9. Mutual Reliance Review System decision documents were issued for the Filers' (a) preliminary prospectus on July 4, 2005; and (b) (final) prospectus on August 15, 2005 and, by the Yukon Territory, on August 16, 2005.
10. NFI and NFI ULC became reporting issuers or the equivalent in each of the Jurisdictions where such status exists on August 15, 2005, and the Offering closed on August 19, 2005.
11. In connection with the Offering, the Filers filed an undertaking (the Undertaking) with the Ontario Securities Commission to provide investors with separate financial statements for their material subsidiaries (the Material Subsidiaries) where GAAP prohibits the consolidation of financial information of such entities and the Filers.
12. NFI ULC's obligations under the Subordinated Notes represent its primary liability.
13. NFI ULC's obligations under the Subordinated Notes are fully and unconditionally guaranteed by New Flyer of America Inc (NFAI).
14. NFI ULC and NFAI are currently the only operating entities in the New Flyer group.
15. In order to understand and assess the ability of NFI ULC (and the guarantor) to satisfy the obligations under the Subordinated Notes, a holder of the Subordinated Notes will need to determine (a) the financial position and results of operations of NFI ULC and (b) NFAI's ability to satisfy the guarantee obligations of the Subordinated Notes.
16. Because NFI is the ultimate parent of the New Flyer group of companies (including NFI ULC and NFAI) and is required to:
(a) include in its public disclosure (e.g., annual information form and material change reports) information concerning all of its Material Subsidiaries, including NFL Holdings, NFI, ULC and NFAI), and
(b) include in its financial disclosure the consolidated financial statements of NFL Holdings, which include the financial position and results of operations of all of the other members of New Flyer group, including NFI ULC and NFAI,
it is the public disclosure of NFI, including the consolidated financial statements of NFL Holdings, that is most relevant from the perspective of an investor. Specifically, that information sufficiently permits an investor to determine (a) the financial position and results of operations of NFI ULC and (b) NFAI's ability to satisfy its guarantee obligations of the Subordinated Notes.
17. NFI has no operations other than minimal operations that are independent of NFL Holdings, no material assets other than its holdings of the Class A shares of NFL Holdings and no material liabilities.
18. NFI controls all of its Material Subsidiaries, including NFL Holdings, NFI ULC and NFAI.
19. NFI will send a form of proxy and information circular to holders of the Subordinated Notes resident in Canada in connection with any meeting of holders of Subordinated Notes, in the manner and at the time that such materials are required by the Legislation to be sent to the holders of the Subordinated Notes.
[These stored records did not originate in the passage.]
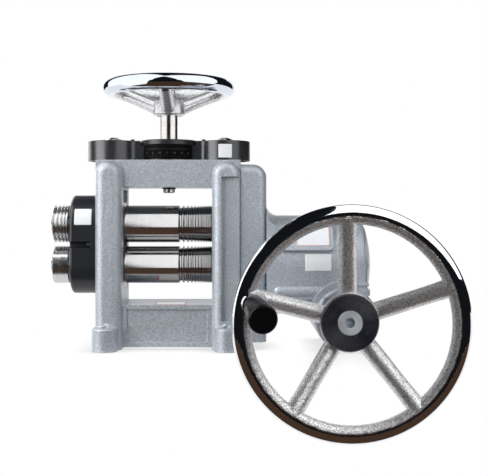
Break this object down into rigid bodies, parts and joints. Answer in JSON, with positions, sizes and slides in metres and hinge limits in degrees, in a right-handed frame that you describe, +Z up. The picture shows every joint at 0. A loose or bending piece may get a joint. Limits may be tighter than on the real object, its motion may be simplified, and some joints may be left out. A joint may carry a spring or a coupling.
{
  "type": "jewellers rolling mill",
  "caption": "Bench rolling mill for jewellers: a cast frame carries flat and grooved rolls, geared screwdown with a top handwheel, and a worm gearbox driven by a spoked crank wheel.",
  "frame": {"origin": "middle of the four foot-bolt holes, on the bench surface", "axes": "+X along the rolls, towards the gearbox; +Y to the back, away from the crank wheel's face; +Z up from the bench"},
  "size_m": [0.5984, 0.364, 0.5134],
  "materials": {
    "hammered_paint": "fine hammered silver-grey paint on cast iron",
    "black_case": "satin black",
    "black_guard": "satin black paint",
    "polished_roll": "ground and mirror polished, hardened",
    "turned_steel": "turned and ground, light oil",
    "screw_steel": "polished heads, turned stems",
    "gear_steel": "machined, oiled",
    "chocks": "machined",
    "bronze": "turned bearing bronze",
    "black_screws": "black oxide",
    "chrome_wheels": "chrome plate, mirror on the rims' outer faces and cast on the spokes",
    "black_grip": "black moulded",
    "seal_rubber": "black lip seal"
  },
  "bodies": {
    "root": {"frame": "hammered_paint", "lower_chocks": "chocks", "lower_bushes": "bronze", "screw_nuts": "bronze", "spindle_bush": "bronze", "gear_case": "black_case", "case_screws": "black_screws", "index_band": "black_case", "idler_pins": "gear_steel", "gear_guard": "black_guard", "guard_screws": "black_screws", "adapter": "hammered_paint", "adapter_bolts": "black_screws", "gearbox_housing": "hammered_paint", "housing_bolts": "black_screws", "gearbox_end_cover": "hammered_paint", "end_cover_bolts": "black_screws", "output_bush": "bronze", "worm_bearings": "gear_steel", "worm_caps": "hammered_paint", "worm_cap_screws": "black_screws", "shaft_seal": "seal_rubber", "drain_plug": "hammered_paint", "lift_springs": "black_screws"},
    "lower_roll_set": {"lower_roll": "polished_roll", "lower_roll_gear": "gear_steel", "lower_extension_roll": "turned_steel", "lower_end_screw": "screw_steel", "worm_wheel": "bronze", "wheel_key": "gear_steel", "wheel_collar": "turned_steel"},
    "upper_carriage": {"upper_chocks": "chocks", "upper_bushes": "bronze", "thrust_pads": "turned_steel"},
    "upper_roll_set": {"upper_roll": "polished_roll", "upper_roll_gear": "gear_steel", "upper_extension_roll": "turned_steel", "upper_end_screw": "screw_steel"},
    "left_screw": {"adjusting_screw_left": "screw_steel", "screw_gear_left": "gear_steel", "dome_cap_left": "screw_steel"},
    "right_screw": {"adjusting_screw_right": "screw_steel", "screw_gear_right": "gear_steel", "dome_cap_right": "screw_steel"},
    "left_idler": {"idler_gear_left": "gear_steel"},
    "right_idler": {"idler_gear_right": "gear_steel"},
    "screwdown": {"spindle": "turned_steel", "spindle_gear": "gear_steel", "dial_disc": "black_case", "top_handwheel": "chrome_wheels", "handwheel_nut": "screw_steel", "spindle_circlip": "gear_steel"},
    "crank": {"worm_shaft": "turned_steel", "crank_wheel": "chrome_wheels", "hub_disc": "black_case", "hub_key": "gear_steel", "handle_spindle": "turned_steel"},
    "grip": {"handle_grip": "black_grip"}
  },
  "joints": [
    {"name": "crank_turn", "type": "hinge", "parent": "root", "child": "crank", "pos_m": [0.2585, 0, 0.049], "axis": [0, 1, 0], "continuous": true},
    {"name": "grip_turn", "type": "hinge", "parent": "crank", "child": "grip", "pos_m": [0.12942, -0.20154, 0.07313], "axis": [-0.1249, 0.9848, 0.1206], "continuous": true},
    {"name": "lower_roll_turn", "type": "hinge", "parent": "root", "child": "lower_roll_set", "pos_m": [0, 0, 0.123], "axis": [1, 0, 0], "continuous": true},
    {"name": "screwdown_turn", "type": "hinge", "parent": "root", "child": "screwdown", "pos_m": [0, 0, 0.3], "axis": [0, 0, 1], "range_deg": [-1080, 335]},
    {"name": "upper_roll_lift", "type": "slide", "parent": "root", "child": "upper_carriage", "axis": [0, 0, 1], "range_m": [-0.0049, 0.0016], "deforming": ["lift_springs"]},
    {"name": "upper_roll_turn", "type": "hinge", "parent": "upper_carriage", "child": "upper_roll_set", "pos_m": [0, 0, 0.184], "axis": [1, 0, 0], "continuous": true},
    {"name": "left_screw_turn", "type": "hinge", "parent": "upper_carriage", "child": "left_screw", "pos_m": [-0.084, 0, 0.25], "axis": [0, 0, 1], "range_deg": [-865, 270]},
    {"name": "right_screw_turn", "type": "hinge", "parent": "upper_carriage", "child": "right_screw", "pos_m": [0.084, 0, 0.25], "axis": [0, 0, 1], "range_deg": [-865, 270]},
    {"name": "left_idler_turn", "type": "hinge", "parent": "root", "child": "left_idler", "pos_m": [-0.039, 0, 0.29], "axis": [0, 0, 1], "range_deg": [-540, 1730]},
    {"name": "right_idler_turn", "type": "hinge", "parent": "root", "child": "right_idler", "pos_m": [0.039, 0, 0.29], "axis": [0, 0, 1], "range_deg": [-540, 1730]}
  ],
  "couplings": [
    {"joint": "lower_roll_turn", "follows": "crank_turn", "ratio": -0.21739},
    {"joint": "upper_roll_turn", "follows": "crank_turn", "ratio": 0.21739},
    {"joint": "upper_roll_lift", "follows": "screwdown_turn", "m_per_rad": 0.00025465},
    {"joint": "left_screw_turn", "follows": "screwdown_turn", "ratio": 0.8},
    {"joint": "right_screw_turn", "follows": "screwdown_turn", "ratio": 0.8},
    {"joint": "left_idler_turn", "follows": "screwdown_turn", "ratio": -1.6},
    {"joint": "right_idler_turn", "follows": "screwdown_turn", "ratio": -1.6}
  ]
}
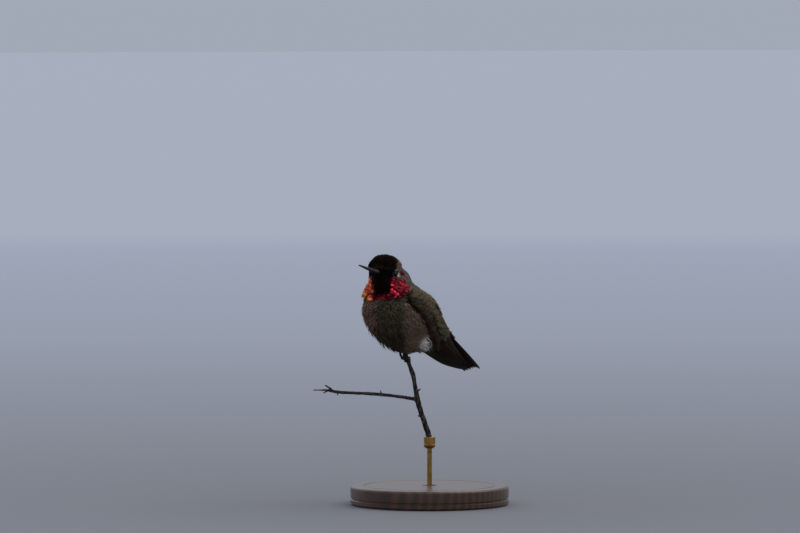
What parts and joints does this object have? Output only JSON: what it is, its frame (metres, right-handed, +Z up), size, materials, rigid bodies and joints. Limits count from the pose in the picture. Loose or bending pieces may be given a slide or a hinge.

Each of the Decision Makers is satisfied that the test contained in the Legislation that provides the Decision Maker with the jurisdiction to make the Decision has been met.
The Decision of the Decision Makers (except for the Decision Makers in the Northwest Territories, with respect to the Continuous Disclosure Obligations) pursuant to the Legislation is that the Continuous Disclosure Obligations and the Certification Requirements shall not apply to NFI ULC, provided that:
1. NFL Holdings continues to, directly or indirectly, own all of the issued and outstanding voting securities of NFI ULC;
2. NFI continues to control NFL Holdings and continues to provide to its shareholders the consolidated financial statements of NFL Holdings;
3. NFL Holdings continues to control the other Material Subsidiaries and continues to consolidate the financial information of the other Material Subsidiaries in its financial information (or NFI consolidates the financial information of the Material Subsidiaries);
4. NFI has and will continue to have no operations other than minimal operations that are independent of NFL Holdings, no material assets other than its holding of the Class A common shares of NFL Holdings and no material liabilities;
5. NFI remains a reporting issuer in each of the Jurisdictions that provides for such a regime and complies with all of its reporting issuer obligations under such regime;
6. NFAI continues to provide a full and unconditional guarantee of NFI ULC's obligations under the Subordinated Notes;
7. NFI files, in electronic format under NFI ULC's SEDAR profile, copies of any and all documents that NFI is required to file pursuant to the Continuous Disclosure Obligations at the same time that such documents are required under the Legislation to be filed by NFI under its own SEDAR profile;
8. NFI ULC complies with the Material Change Reporting Requirement in respect of material changes in the affairs of NFI ULC that are not also material changes in the affairs of NFI;
9. NFI ULC complies with the Material Contracts Requirement in respect of contracts of NFI ULC that would be material to NFI ULC but would not be material to NFI;
10. NFI ULC complies with the BAR Requirement in respect of business acquisitions that would be significant acquisitions to NFI ULC but not NFI;
11. NFI ULC has not issued any securities to the public other than Subordinated Notes;
12. NFI files copies of its own Annual Certificates and Interim Certificates under NFI ULC's SEDAR profile at the same time that such documents are required to be filed by NFI under its own SEDAR profile;
13. NFI remains an electronic filer under National Instrument 13-101 System for Electronic Data Analysis and Retrieval (SEDAR);
14. with the exception of NFI ULC, NFI shall not have any material operating subsidiaries that are not guarantors of the Subordinated Notes; and
15. NFI concurrently sends to all holders of Subordinated Notes all disclosure materials that NFI is required to send to holders of its securities, in the manner and at the time that such materials are required by the Legislation to be sent to the securityholders of NFI.